MV: In your essay “The Marble Queens,” you recount your time as an undergraduate when your professor, Henri Cole, said your poem seemed to be the work of a “flowery, pretentious decorator.” Now, with a highly regarded collection under your belt, how do you hope your readers characterize you?

SM: Recently, I was talking to a friend of mine. I told her, I felt like we were living in a highly charged political time and writers were doing some serious work and heavy lifting. I didn’t feel like one of these poets. My poetry is kind of like meatloaf or comfort food. I hope my readers feel the way I have always felt reading poetry; it’s comforting to know another human being is out there being empathetic to the world. Documenting existence. Being thoughtful.

MV: What’s next for you?

SM: I’m finding that tackling a second book of poems may be more challenging than the first volume. I have a book of memoir-like essays that I need to finish. It talks about growing up with a severely schizophrenic mother and being closeted and gay in the Midwest.

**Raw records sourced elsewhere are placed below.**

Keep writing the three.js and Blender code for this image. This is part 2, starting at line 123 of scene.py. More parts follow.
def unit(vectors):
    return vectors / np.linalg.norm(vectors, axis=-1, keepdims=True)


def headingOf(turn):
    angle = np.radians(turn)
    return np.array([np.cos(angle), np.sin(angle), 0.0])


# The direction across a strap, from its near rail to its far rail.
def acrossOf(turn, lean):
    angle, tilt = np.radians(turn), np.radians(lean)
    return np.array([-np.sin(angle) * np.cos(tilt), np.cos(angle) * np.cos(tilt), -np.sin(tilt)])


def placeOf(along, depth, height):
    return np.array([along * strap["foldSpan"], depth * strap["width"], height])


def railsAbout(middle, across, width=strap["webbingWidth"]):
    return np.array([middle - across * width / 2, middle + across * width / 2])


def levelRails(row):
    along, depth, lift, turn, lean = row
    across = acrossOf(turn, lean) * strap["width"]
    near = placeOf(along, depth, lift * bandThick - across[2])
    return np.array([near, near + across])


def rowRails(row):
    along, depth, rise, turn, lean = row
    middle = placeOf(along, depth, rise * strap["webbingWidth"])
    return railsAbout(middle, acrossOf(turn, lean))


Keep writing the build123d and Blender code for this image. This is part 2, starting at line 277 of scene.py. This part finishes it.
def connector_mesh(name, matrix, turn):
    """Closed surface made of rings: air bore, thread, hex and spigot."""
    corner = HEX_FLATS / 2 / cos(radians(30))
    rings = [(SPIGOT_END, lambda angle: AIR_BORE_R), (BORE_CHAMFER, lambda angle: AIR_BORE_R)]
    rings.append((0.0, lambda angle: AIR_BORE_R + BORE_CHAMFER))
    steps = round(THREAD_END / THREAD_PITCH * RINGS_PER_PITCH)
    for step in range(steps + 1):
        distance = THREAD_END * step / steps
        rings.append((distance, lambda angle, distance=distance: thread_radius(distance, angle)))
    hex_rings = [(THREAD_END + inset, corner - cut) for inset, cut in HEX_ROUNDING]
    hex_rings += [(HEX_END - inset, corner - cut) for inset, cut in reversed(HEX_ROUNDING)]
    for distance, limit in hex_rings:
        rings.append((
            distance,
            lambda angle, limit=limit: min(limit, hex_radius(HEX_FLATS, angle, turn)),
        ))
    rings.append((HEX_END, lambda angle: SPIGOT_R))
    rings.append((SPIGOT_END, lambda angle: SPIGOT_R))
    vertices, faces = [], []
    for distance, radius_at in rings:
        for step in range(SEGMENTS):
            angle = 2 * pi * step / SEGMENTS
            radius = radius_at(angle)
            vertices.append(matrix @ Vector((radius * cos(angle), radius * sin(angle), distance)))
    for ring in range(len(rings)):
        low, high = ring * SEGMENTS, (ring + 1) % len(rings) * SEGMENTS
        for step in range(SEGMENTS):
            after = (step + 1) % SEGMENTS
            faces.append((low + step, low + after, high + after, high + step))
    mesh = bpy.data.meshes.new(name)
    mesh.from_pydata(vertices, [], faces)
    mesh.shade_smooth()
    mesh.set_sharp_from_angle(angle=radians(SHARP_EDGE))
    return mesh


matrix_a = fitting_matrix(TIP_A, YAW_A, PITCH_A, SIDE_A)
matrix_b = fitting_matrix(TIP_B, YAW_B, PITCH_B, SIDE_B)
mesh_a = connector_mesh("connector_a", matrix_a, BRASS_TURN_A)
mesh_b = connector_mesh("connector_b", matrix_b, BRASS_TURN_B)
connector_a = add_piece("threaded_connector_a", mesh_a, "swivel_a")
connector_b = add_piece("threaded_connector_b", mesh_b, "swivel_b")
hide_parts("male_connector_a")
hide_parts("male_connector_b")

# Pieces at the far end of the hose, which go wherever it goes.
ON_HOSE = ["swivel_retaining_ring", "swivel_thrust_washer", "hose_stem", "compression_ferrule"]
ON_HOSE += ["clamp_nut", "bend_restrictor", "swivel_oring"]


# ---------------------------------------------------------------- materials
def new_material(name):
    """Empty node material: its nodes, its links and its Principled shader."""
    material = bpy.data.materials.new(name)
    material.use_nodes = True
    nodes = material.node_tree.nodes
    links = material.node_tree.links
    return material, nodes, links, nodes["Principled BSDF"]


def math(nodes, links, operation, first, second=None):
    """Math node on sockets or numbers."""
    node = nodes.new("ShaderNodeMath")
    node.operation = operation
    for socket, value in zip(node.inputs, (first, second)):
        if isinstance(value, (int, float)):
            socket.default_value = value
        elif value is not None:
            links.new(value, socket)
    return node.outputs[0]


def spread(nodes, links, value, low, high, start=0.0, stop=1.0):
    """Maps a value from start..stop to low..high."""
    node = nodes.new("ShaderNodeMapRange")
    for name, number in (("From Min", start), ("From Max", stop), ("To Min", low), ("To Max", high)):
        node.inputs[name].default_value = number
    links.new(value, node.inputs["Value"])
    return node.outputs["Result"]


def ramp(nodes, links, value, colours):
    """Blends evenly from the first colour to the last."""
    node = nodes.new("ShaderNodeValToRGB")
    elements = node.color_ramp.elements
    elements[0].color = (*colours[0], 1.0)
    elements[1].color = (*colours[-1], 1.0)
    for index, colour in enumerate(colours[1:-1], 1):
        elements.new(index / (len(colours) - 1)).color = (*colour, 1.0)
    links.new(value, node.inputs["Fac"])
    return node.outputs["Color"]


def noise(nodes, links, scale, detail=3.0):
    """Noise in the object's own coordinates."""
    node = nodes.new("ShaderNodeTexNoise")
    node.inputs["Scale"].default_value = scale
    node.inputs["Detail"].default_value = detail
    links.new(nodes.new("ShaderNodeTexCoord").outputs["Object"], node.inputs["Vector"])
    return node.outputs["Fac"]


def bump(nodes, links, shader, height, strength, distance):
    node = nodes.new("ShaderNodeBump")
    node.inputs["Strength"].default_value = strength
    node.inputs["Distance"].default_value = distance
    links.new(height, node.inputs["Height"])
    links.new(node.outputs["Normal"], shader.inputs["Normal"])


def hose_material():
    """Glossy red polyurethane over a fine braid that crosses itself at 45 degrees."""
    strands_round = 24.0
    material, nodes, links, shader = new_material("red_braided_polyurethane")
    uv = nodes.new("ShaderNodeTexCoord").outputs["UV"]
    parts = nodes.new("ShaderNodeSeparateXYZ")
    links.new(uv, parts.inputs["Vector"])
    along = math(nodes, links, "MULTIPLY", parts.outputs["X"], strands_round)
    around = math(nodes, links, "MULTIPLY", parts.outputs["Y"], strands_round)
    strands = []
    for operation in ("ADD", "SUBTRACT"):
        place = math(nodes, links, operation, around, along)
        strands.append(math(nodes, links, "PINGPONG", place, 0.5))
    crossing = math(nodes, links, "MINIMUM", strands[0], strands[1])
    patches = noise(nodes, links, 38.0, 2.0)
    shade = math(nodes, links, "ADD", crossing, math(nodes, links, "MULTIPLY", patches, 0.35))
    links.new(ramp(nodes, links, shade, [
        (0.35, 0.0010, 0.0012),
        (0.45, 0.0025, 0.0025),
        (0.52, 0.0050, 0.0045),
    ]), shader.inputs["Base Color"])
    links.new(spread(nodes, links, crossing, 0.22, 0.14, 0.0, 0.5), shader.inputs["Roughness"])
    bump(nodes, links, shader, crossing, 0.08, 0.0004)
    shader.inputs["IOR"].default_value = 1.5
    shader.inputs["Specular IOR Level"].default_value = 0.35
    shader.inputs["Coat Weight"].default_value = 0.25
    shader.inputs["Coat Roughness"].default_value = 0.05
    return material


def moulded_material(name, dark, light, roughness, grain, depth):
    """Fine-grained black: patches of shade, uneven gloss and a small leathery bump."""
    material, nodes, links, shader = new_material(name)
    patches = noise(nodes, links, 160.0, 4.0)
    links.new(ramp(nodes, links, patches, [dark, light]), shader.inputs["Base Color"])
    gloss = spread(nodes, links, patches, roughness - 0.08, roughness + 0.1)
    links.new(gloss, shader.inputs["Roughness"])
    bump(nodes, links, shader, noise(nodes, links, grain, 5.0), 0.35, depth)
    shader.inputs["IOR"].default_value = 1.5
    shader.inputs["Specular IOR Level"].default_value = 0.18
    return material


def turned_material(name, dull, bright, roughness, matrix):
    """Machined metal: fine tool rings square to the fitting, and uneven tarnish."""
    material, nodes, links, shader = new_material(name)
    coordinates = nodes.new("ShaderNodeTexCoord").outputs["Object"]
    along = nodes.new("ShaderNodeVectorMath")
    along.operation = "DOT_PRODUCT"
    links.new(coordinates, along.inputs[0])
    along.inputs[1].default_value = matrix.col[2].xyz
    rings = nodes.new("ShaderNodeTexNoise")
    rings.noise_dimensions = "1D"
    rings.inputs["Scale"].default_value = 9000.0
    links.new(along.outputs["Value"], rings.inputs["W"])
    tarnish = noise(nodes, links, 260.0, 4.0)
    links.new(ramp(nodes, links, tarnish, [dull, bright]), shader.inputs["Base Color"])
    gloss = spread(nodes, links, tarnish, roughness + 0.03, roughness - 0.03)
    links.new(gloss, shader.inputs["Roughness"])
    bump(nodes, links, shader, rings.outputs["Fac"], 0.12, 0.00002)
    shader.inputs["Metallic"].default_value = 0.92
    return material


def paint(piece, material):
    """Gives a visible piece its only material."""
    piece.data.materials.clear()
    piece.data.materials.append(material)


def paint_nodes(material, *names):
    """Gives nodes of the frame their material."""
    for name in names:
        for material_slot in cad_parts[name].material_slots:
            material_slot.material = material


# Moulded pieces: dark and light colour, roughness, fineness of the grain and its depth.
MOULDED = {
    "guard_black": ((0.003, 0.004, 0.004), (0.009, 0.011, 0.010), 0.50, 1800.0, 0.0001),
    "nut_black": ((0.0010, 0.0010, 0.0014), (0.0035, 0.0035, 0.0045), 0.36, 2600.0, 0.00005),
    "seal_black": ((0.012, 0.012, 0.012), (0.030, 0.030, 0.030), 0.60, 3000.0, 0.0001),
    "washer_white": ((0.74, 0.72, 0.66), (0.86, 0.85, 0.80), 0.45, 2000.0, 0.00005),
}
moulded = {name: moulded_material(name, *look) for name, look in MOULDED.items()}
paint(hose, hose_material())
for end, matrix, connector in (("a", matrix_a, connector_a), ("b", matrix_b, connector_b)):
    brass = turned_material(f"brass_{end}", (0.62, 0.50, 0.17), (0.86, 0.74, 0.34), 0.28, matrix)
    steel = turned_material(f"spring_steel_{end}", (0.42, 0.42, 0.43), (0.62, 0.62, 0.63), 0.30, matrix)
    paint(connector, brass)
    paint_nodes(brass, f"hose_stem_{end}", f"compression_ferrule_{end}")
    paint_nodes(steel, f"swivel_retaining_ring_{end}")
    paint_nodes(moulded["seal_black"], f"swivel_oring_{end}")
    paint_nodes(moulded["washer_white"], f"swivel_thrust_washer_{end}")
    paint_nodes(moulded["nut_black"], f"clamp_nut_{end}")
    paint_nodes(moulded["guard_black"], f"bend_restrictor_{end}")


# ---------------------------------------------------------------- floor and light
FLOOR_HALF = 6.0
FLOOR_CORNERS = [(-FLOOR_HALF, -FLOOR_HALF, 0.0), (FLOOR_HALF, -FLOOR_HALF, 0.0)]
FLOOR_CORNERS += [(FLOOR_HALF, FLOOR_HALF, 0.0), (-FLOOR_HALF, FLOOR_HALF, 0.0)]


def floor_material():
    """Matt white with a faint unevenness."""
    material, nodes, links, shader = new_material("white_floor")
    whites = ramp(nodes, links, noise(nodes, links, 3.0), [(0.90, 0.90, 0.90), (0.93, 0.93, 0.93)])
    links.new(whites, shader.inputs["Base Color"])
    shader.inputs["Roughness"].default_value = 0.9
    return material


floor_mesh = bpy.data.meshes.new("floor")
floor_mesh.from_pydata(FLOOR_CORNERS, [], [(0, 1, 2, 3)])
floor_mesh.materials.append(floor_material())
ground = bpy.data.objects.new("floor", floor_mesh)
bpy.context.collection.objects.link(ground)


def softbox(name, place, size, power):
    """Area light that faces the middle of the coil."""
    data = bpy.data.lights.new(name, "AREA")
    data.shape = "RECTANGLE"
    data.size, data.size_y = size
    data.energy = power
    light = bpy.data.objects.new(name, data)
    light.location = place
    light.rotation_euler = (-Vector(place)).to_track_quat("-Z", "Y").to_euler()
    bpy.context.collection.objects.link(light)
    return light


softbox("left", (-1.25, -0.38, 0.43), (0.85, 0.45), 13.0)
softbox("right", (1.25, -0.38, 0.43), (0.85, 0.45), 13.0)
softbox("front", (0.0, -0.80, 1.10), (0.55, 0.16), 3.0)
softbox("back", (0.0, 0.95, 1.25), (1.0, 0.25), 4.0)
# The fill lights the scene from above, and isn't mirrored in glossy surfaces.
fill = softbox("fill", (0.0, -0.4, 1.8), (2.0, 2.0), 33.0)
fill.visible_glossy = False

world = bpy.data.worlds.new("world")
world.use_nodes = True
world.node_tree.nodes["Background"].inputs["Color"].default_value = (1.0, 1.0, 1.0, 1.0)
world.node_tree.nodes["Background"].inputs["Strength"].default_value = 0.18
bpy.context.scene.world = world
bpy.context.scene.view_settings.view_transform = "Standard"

Sjohnna McCray was born and raised in Cincinnati, Ohio. He was educated at Ohio University and received his MFA from the University of Virginia where he was a Hoyns Fellow. He has a master’s degree in English Education from Teachers College, Columbia University. McCray was the winner of the 2015 Walt Whitman Award from the Academy of American Poets. He lives and teaches in Savannah, Georgia.